Judge Brett Kavanaugh listens during his US Senate Judiciary Committee confirmation hearing to be an Associate Justice on the US Supreme Court, on Capitol Hill in Washington, DC, September 4, 2018. - President Donald Trump's newest Supreme Court nominee Brett Kavanaugh is expected to face punishing questioning from Democrats this week over his endorsement of presidential immunity and his opposition to abortion.

After several reports regarding allegations against Supreme Court nominee Brett Kavanaugh that were made in a letter to a member of Congress, a new article in the New Yorker has finally provided some details. According to the report by Ronan Farrow and Jane Mayer, Kavanaugh is accused of holding down a female and trying to force himself on her at a party when he was in high school. The woman claims that Kavanaugh covered her mouth so she couldn’t cry out, and that he and another male had turned up the music in the room so no one could hear what was going on, but she managed to escape.

Both men deny that this ever happened.

“I categorically and unequivocally deny this allegation,” Kavanaugh told the New Yorker. “I did not do this back in high school or at any time.”

The classmate said he has “no recollection of that.”

If the allegations are true, what might that mean for Kavanaugh now? The alleged incident is said to have taken place in the 1980s when Kavanaugh was a student at Georgetown Preparatory School in Bethesda, Maryland, but Maryland does not have statutes of limitations for most crimes, including the ones that could be involved here.

The allegations appears to make out a case for attempted sexual assault, or what the Maryland statutes might call attempted sexual offense in the second degree. That law says that it’s a felony for someone to ” engage in a sexual act with another … by force, or the threat of force, without the consent of the other.” A separate statute says that even an attempt of this offense is a felony that can be punishable with up to 20 years in prison.

Of course, proving such a thing could be difficult, depending on what Kavanaugh actually did before she escaped from the room. If he didn’t do anything sexual, a sex offense charge could be tougher to prove, but he still could be open to a lesser charge for assault. In Maryland, assault in the second degree includes unwanted physical contact, attempted unwanted physical contact, or even causing a person to have apprehension of unwanted physical contact. This offense is a misdemeanor, but is still punishable with imprisonment, so under Maryland law there is no statute of limitations.

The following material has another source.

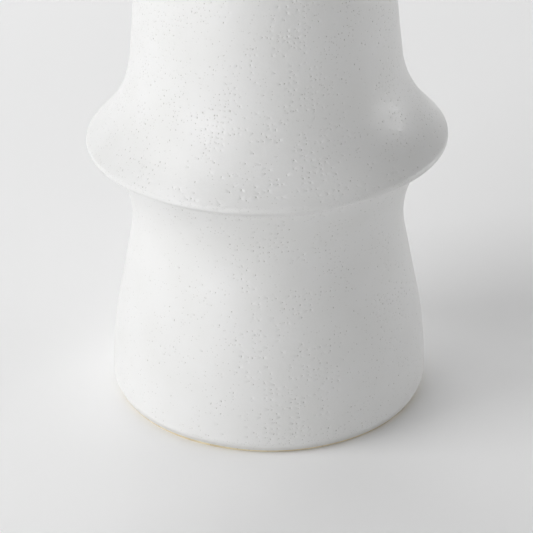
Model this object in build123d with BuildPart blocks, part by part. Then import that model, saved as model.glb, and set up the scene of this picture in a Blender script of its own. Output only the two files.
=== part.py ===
"""Two-tier ceramic bud vase: one fired stoneware shell and the coats of glaze on it.

Millimetres, +Z up. The origin is the centre of the face that the vase stands on.
Every piece is round about Z: half of its section is drawn on the XZ plane and
revolved. Radii and heights are measured over the glaze unless a comment says clay.
"""
import os

from build123d import *

os.makedirs("parts", exist_ok=True)

# Driving dimensions
HEIGHT = 190.0
GLAZE = 0.45                # thickness of every coat
WALL = 5.4                  # the clay and its two coats together
FLOOR_Z = 8.0               # the floor inside

# Lower tier: a drum that tapers to a waist
BASE_R = 40.0
BASE_LOW_Z = 3.0            # the drum is widest from here
BASE_HIGH_Z = 14.4          # to here
WAIST_R = 33.0
WAIST_Z = 50.0

# Collar: a flare, a steep underside with a crisp lower lip, and a sloping top
FLARE_R = 37.9
FLARE_Z = 64.5
COLLAR_R = 44.5
COLLAR_Z = 68.2
COLLAR_NOSE = 1.2           # height of the collar's edge before it is rounded
COLLAR_HOLLOW = 9.5         # how far the hollow inside stays behind the collar's edge

# Upper tier, shoulder, neck and lip
UPPER_R = 34.0
UPPER_Z = 80.6
SHOULDER_R = 28.2
SHOULDER_Z = 140.0
NECK_R = 12.6
NECK_LOW_Z = 153.0
NECK_HIGH_Z = 174.0
LIP_R = 16.2
MOUTH_R = 8.5               # the straight throat inside the neck
MOUTH_FLARE = 2.9           # how much the throat widens at the lip
CREST_R = (LIP_R + MOUTH_R + MOUTH_FLARE) / 2    # top of the lip, where the two coats meet

# Foot: a flat ring of bare clay round a shallow recess
GLAZE_LINE_R = 38.9         # the outer coat is wiped off below this edge
GLAZE_LINE_Z = 0.8
FOOT_R = 38.5
FOOT_ROUND = 0.3
RING_WIDTH = 6.0
RECESS_Z = 2.5              # ceiling of the recess
RECESS_DRAFT = 1.5          # how much the recess narrows towards its ceiling
RECESS_ROUND = 1.2
PATCH_GAP = 1.6             # bare clay between the recess wall and the patch of glaze
PATCH_ROUND = 0.3

# Corners of the outside, from the glaze line up to the crest of the lip:
# radius, height, and the radius that rounds the corner
OUTSIDE = [
    (GLAZE_LINE_R, GLAZE_LINE_Z, 0),
    (BASE_R, BASE_LOW_Z, 2.8),
    (BASE_R, BASE_HIGH_Z, 104.0),
    (WAIST_R, WAIST_Z, 26.5),
    (FLARE_R, FLARE_Z, 2.0),
    (COLLAR_R, COLLAR_Z, 1.0),
    (COLLAR_R, COLLAR_Z + COLLAR_NOSE, 1.4),
    (UPPER_R, UPPER_Z, 30.0),
    (SHOULDER_R, SHOULDER_Z, 15.0),
    (NECK_R, NECK_LOW_Z, 12.0),
    (NECK_R, NECK_HIGH_Z, 30.0),
    (LIP_R, HEIGHT, 1.9),
    (CREST_R, HEIGHT, 0),
]

# Corners of the inside, from the crest of the lip down to the middle of the floor
INSIDE = [
    (CREST_R, HEIGHT, 0),
    (MOUTH_R + MOUTH_FLARE, HEIGHT, 1.9),
    (MOUTH_R, NECK_HIGH_Z + 4.0, 20.0),
    (MOUTH_R, NECK_LOW_Z - 2.0, 8.0),
    (SHOULDER_R - WALL, SHOULDER_Z - 3.0, 12.0),
    (UPPER_R - WALL, UPPER_Z + 2.0, 12.0),
    (COLLAR_R - COLLAR_HOLLOW, COLLAR_Z + COLLAR_NOSE, 9.0),
    (WAIST_R - WALL, WAIST_Z, 12.0),
    (BASE_R - WALL - 0.5, BASE_HIGH_Z + 6.0, 25.0),
    (BASE_R - WALL - 1.0, FLOOR_Z, 8.0),
    (0, FLOOR_Z, 0),
]


def rounded_outline(corners):
    """Draw straight runs through the corners, each corner rounded by its own radius."""
    points = [(radius, height) for radius, height, rounding in corners]
    roundings = [rounding for radius, height, rounding in corners[1:-1]]
    return FilletPolyline(*points, radius=roundings)


def clay_behind(corners):
    """Give the corners of the clay's surface, one coat to the left of a glazed surface."""
    places = [Vector(radius, height) for radius, height, rounding in corners]
    runs = [(end - start).normalized() for start, end in zip(places, places[1:])]
    moved = []
    for index, place in enumerate(places):
        before = runs[max(index - 1, 0)]
        after = runs[min(index, len(runs) - 1)]
        sideways = (before + after).rotate(Axis.Z, 90) / (1 + before.dot(after))
        place += sideways * GLAZE
        # Behind a corner that turns left the rounding is tighter, and behind the others wider
        turns_left = before.cross(after).Z > 0
        rounding = corners[index][2] + (-GLAZE if turns_left else GLAZE)
        moved.append((place.X, place.Y, rounding))
    return moved


CLAY_OUTSIDE = clay_behind(OUTSIDE)
CLAY_INSIDE = clay_behind(INSIDE)

# The fired shell: both clay surfaces, which meet in the lip, and the foot between their other ends
recess_r = FOOT_R - RING_WIDTH - RECESS_DRAFT
with BuildPart() as clay_body:
    with BuildSketch(Plane.XZ):
        with BuildLine():
            outside = rounded_outline(CLAY_OUTSIDE)
            inside = rounded_outline(CLAY_INSIDE)
            Line(inside @ 1, (0, RECESS_Z + GLAZE))
            FilletPolyline(
                (0, RECESS_Z + GLAZE),
                (recess_r, RECESS_Z + GLAZE),
                (FOOT_R - RING_WIDTH, 0),
                (FOOT_R, 0),
                outside @ 0,
                radius=[RECESS_ROUND, FOOT_ROUND, FOOT_ROUND],
            )
        make_face()
    revolve(axis=Axis.Z)
clay_body.part.label = "clay_body"

# The outer coat, from the glaze line over the collar and the neck to the crest of the lip
with BuildPart() as outer_glaze:
    with BuildSketch(Plane.XZ):
        with BuildLine():
            face = rounded_outline(OUTSIDE)
            back = rounded_outline(CLAY_OUTSIDE)
            Line(face @ 0, back @ 0)
            Line(face @ 1, back @ 1)
        make_face()
    revolve(axis=Axis.Z)
outer_glaze.part.label = "outer_glaze"

# The inner coat, from the crest of the lip down the throat and the wall to the floor
with BuildPart() as inner_glaze:
    with BuildSketch(Plane.XZ):
        with BuildLine():
            face = rounded_outline(INSIDE)
            back = rounded_outline(CLAY_INSIDE)
            Line(face @ 0, back @ 0)
            Line(face @ 1, back @ 1)
        make_face()
    revolve(axis=Axis.Z)
inner_glaze.part.label = "inner_glaze"

# The patch of glaze left on the recess ceiling when the foot ring is wiped
with BuildPart() as recess_glaze:
    with BuildSketch(Plane.XY.offset(RECESS_Z)):
        Circle(recess_r - PATCH_GAP)
    extrude(amount=GLAZE)
    fillet(recess_glaze.edges().group_by(Axis.Z)[0], radius=PATCH_ROUND)
recess_glaze.part.label = "recess_glaze"

export_step(clay_body.part, "parts/clay_body.step")
export_step(outer_glaze.part, "parts/outer_glaze.step")
export_step(inner_glaze.part, "parts/inner_glaze.step")
export_step(recess_glaze.part, "parts/recess_glaze.step")
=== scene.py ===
"""Blender scene of a two-tier ceramic bud vase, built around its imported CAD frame.

Metres, in the frame's own axes: +Z up, the origin under the middle of the foot.
Profiles are written in millimetres and scaled by MM. Where the CAD model is a true
solid of revolution, the visible pieces have the small faults of a fired pot: the
axis leans, the collar is a little out of level, the wall is faintly uneven, the
wiped glaze line wavers, and pinholes are open in the satin glaze.
"""

import math
import random

import bpy
import numpy as np
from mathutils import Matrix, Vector, noise


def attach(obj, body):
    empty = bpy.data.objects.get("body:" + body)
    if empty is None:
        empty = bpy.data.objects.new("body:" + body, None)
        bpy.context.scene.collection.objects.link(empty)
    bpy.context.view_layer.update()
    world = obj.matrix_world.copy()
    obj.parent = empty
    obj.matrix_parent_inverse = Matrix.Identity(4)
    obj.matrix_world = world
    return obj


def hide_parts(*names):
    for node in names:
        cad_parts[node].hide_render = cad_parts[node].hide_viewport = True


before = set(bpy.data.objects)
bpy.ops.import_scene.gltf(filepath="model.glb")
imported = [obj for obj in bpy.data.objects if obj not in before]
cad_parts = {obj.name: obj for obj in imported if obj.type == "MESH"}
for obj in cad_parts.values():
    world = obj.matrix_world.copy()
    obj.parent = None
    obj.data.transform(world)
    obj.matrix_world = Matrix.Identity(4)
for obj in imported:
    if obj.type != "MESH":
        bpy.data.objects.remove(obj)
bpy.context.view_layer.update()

MM = 0.001
random.seed(11)

# Driving dimensions, as in the CAD model
HEIGHT = 190.0
GLAZE = 0.45
WALL = 5.4
FLOOR_Z = 8.0
BASE_R = 40.0
BASE_LOW_Z = 3.0
BASE_HIGH_Z = 14.4
WAIST_R = 33.0
WAIST_Z = 50.0
FLARE_R = 37.9
FLARE_Z = 64.5
COLLAR_R = 44.5
COLLAR_Z = 68.2
COLLAR_NOSE = 1.2
COLLAR_HOLLOW = 9.5
UPPER_R = 34.0
UPPER_Z = 80.6
SHOULDER_R = 28.2
SHOULDER_Z = 140.0
NECK_R = 12.6
NECK_LOW_Z = 153.0
NECK_HIGH_Z = 174.0
LIP_R = 16.2
MOUTH_R = 8.5
MOUTH_FLARE = 2.9
CREST_R = (LIP_R + MOUTH_R + MOUTH_FLARE) / 2
GLAZE_LINE_R = 38.9
GLAZE_LINE_Z = 0.8
EDGE_ROLL = (0.1, 0.17)     # how far the wiped edge bulges inward and down
FOOT_R = 38.5
FOOT_ROUND = 0.3
RING_WIDTH = 6.0
RECESS_Z = 2.5
RECESS_DRAFT = 1.5
RECESS_ROUND = 1.2
RECESS_R = FOOT_R - RING_WIDTH - RECESS_DRAFT
PATCH_GAP = 1.6
PATCH_ROUND = 0.3
PATCH_TOP_ROUND = 0.1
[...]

Maryland also has a common law offense of false imprisonment, which involves keeping a person somewhere against their will. While the woman reportedly did escape from the room, the accusation that Kavanaugh held her down could support such an allegation.

So far, however, the woman has not identified herself, so it remains to be seen whether she would be willing to go to law enforcement officials to bring charges. If not, it would be nearly impossible for prosecutors to prove a case against Kavanaugh, so charges would be highly unlikely.